INSTRUCTIONS TO FOLLOW: Check each line below for the word "context", and copy those that have it.

[CAD and scene scripts]
■ ■ ■

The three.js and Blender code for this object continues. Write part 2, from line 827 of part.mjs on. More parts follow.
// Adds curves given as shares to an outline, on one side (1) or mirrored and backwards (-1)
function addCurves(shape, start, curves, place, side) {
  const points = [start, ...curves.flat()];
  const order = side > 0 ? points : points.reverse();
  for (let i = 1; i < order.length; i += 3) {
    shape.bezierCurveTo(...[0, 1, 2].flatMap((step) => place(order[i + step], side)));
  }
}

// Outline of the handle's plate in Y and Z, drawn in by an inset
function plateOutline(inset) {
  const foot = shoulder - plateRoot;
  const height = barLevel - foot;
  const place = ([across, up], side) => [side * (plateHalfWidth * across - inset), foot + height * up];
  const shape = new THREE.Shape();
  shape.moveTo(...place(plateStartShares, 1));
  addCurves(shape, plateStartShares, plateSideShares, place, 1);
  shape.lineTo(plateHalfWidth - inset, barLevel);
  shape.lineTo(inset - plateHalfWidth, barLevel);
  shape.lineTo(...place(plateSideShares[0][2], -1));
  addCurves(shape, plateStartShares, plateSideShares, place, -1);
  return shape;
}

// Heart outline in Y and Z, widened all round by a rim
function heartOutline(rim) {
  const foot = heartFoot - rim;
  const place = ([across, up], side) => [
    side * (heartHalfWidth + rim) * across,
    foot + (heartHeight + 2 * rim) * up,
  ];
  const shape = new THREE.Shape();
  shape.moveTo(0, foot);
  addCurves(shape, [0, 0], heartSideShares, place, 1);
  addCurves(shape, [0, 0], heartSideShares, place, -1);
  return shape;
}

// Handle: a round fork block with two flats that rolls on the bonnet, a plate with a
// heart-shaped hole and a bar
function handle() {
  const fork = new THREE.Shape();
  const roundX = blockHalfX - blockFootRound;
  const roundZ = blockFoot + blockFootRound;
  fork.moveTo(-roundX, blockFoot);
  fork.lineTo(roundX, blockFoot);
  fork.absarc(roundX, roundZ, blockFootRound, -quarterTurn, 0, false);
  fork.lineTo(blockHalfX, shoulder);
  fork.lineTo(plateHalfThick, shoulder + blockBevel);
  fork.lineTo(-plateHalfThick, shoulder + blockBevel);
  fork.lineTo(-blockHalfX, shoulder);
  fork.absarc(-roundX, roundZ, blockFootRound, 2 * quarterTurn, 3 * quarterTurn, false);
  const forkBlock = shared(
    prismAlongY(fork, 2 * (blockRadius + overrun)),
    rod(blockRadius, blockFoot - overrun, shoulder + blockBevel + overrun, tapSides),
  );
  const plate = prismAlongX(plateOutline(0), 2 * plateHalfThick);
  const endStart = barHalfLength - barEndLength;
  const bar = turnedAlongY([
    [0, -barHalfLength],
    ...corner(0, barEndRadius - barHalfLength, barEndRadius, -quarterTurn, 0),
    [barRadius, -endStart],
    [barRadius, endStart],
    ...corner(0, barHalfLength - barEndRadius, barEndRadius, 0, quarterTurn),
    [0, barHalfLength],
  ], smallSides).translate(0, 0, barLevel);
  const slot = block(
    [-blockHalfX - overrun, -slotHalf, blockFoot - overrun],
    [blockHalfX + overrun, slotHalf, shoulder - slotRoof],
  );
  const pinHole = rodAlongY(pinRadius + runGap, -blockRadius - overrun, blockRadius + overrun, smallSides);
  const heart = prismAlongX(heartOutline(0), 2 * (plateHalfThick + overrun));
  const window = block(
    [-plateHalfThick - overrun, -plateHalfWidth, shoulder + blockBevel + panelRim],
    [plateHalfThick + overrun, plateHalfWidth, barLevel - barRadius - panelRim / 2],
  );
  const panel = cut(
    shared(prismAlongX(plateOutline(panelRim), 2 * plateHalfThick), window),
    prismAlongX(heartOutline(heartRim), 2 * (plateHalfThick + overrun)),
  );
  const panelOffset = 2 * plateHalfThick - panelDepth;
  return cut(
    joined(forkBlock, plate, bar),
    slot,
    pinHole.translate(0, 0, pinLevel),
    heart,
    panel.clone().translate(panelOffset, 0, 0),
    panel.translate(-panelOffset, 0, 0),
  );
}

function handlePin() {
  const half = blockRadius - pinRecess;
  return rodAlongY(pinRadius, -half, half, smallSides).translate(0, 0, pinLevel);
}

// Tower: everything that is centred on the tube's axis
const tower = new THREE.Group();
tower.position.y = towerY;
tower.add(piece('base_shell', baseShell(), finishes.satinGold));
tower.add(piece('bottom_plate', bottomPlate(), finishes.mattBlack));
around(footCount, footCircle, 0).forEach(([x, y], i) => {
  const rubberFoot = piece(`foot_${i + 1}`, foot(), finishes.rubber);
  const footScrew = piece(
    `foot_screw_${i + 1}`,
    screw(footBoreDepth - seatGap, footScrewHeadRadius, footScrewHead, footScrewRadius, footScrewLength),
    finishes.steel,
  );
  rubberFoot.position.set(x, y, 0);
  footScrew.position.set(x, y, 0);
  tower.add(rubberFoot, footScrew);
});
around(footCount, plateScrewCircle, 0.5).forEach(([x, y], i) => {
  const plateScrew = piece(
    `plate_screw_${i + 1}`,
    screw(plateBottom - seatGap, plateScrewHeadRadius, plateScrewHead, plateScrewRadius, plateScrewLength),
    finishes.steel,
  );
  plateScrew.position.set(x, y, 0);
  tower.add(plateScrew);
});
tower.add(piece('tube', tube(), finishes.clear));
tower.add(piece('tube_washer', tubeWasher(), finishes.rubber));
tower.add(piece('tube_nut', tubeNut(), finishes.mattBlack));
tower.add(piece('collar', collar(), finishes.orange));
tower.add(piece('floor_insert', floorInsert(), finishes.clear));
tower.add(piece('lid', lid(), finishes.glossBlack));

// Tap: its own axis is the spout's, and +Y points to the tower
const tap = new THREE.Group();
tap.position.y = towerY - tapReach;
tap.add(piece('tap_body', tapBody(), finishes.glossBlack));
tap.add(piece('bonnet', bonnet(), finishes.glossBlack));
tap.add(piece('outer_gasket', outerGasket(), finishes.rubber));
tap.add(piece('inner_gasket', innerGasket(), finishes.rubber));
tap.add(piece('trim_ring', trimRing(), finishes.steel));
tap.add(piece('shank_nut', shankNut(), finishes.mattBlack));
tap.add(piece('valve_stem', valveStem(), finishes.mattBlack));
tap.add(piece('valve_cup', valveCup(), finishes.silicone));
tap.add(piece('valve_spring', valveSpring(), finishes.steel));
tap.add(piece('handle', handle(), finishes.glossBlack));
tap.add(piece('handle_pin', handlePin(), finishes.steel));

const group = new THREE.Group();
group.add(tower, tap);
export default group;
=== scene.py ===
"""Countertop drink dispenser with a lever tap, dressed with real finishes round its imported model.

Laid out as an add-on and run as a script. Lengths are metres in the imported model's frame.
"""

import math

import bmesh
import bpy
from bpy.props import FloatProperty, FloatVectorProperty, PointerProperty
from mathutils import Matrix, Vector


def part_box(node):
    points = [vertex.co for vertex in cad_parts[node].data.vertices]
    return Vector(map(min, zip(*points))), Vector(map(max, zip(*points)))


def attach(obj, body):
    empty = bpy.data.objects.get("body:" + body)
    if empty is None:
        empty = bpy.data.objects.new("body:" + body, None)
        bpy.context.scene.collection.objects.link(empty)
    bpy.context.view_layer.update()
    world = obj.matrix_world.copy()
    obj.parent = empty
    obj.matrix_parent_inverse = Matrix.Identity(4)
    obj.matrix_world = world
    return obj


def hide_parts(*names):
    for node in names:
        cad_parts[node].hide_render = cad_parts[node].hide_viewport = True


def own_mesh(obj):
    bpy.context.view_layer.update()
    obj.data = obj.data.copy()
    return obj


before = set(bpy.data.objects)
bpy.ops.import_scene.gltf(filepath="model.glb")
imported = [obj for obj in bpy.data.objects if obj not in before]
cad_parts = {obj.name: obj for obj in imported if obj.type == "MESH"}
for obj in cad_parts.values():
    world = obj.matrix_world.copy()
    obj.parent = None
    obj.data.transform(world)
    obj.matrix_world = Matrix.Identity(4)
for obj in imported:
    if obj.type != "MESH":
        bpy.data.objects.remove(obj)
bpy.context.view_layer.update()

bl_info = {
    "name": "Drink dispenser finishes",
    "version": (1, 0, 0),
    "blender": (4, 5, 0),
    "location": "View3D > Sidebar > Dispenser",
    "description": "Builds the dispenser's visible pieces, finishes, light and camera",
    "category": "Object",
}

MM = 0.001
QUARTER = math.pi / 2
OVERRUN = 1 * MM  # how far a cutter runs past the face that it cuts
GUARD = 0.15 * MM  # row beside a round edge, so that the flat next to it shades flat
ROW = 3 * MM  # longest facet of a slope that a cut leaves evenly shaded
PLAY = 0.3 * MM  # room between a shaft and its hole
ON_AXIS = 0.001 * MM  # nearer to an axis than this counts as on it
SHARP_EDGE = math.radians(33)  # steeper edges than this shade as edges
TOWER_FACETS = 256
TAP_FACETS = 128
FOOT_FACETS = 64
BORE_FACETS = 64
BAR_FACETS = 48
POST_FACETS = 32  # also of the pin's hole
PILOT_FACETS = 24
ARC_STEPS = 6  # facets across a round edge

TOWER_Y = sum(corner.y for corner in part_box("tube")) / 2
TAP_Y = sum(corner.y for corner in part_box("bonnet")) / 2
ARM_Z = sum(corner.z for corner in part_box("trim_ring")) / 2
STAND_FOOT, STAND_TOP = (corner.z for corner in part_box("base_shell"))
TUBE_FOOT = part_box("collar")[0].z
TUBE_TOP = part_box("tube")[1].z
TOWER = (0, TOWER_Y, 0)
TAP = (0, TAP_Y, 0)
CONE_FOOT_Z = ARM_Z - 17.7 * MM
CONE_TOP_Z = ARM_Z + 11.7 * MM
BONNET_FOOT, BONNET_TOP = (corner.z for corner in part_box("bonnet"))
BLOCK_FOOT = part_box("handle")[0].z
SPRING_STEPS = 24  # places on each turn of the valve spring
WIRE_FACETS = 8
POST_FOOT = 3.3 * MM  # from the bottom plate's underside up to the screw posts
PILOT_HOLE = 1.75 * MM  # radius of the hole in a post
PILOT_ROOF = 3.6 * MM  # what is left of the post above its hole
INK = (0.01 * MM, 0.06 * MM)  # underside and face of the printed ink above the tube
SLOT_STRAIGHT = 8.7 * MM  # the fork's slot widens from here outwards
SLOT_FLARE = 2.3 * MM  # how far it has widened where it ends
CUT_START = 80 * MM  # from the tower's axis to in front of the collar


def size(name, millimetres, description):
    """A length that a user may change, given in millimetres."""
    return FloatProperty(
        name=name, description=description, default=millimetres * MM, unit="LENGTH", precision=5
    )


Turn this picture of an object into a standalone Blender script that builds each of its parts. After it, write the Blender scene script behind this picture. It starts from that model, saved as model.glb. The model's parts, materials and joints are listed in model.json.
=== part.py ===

■ ■ ■

RESPONSE TO THE EXERCISE:
        bpy.context.scene.collection.objects.link(empty)
    bpy.context.view_layer.update()
    bpy.context.view_layer.update()
bpy.context.view_layer.update()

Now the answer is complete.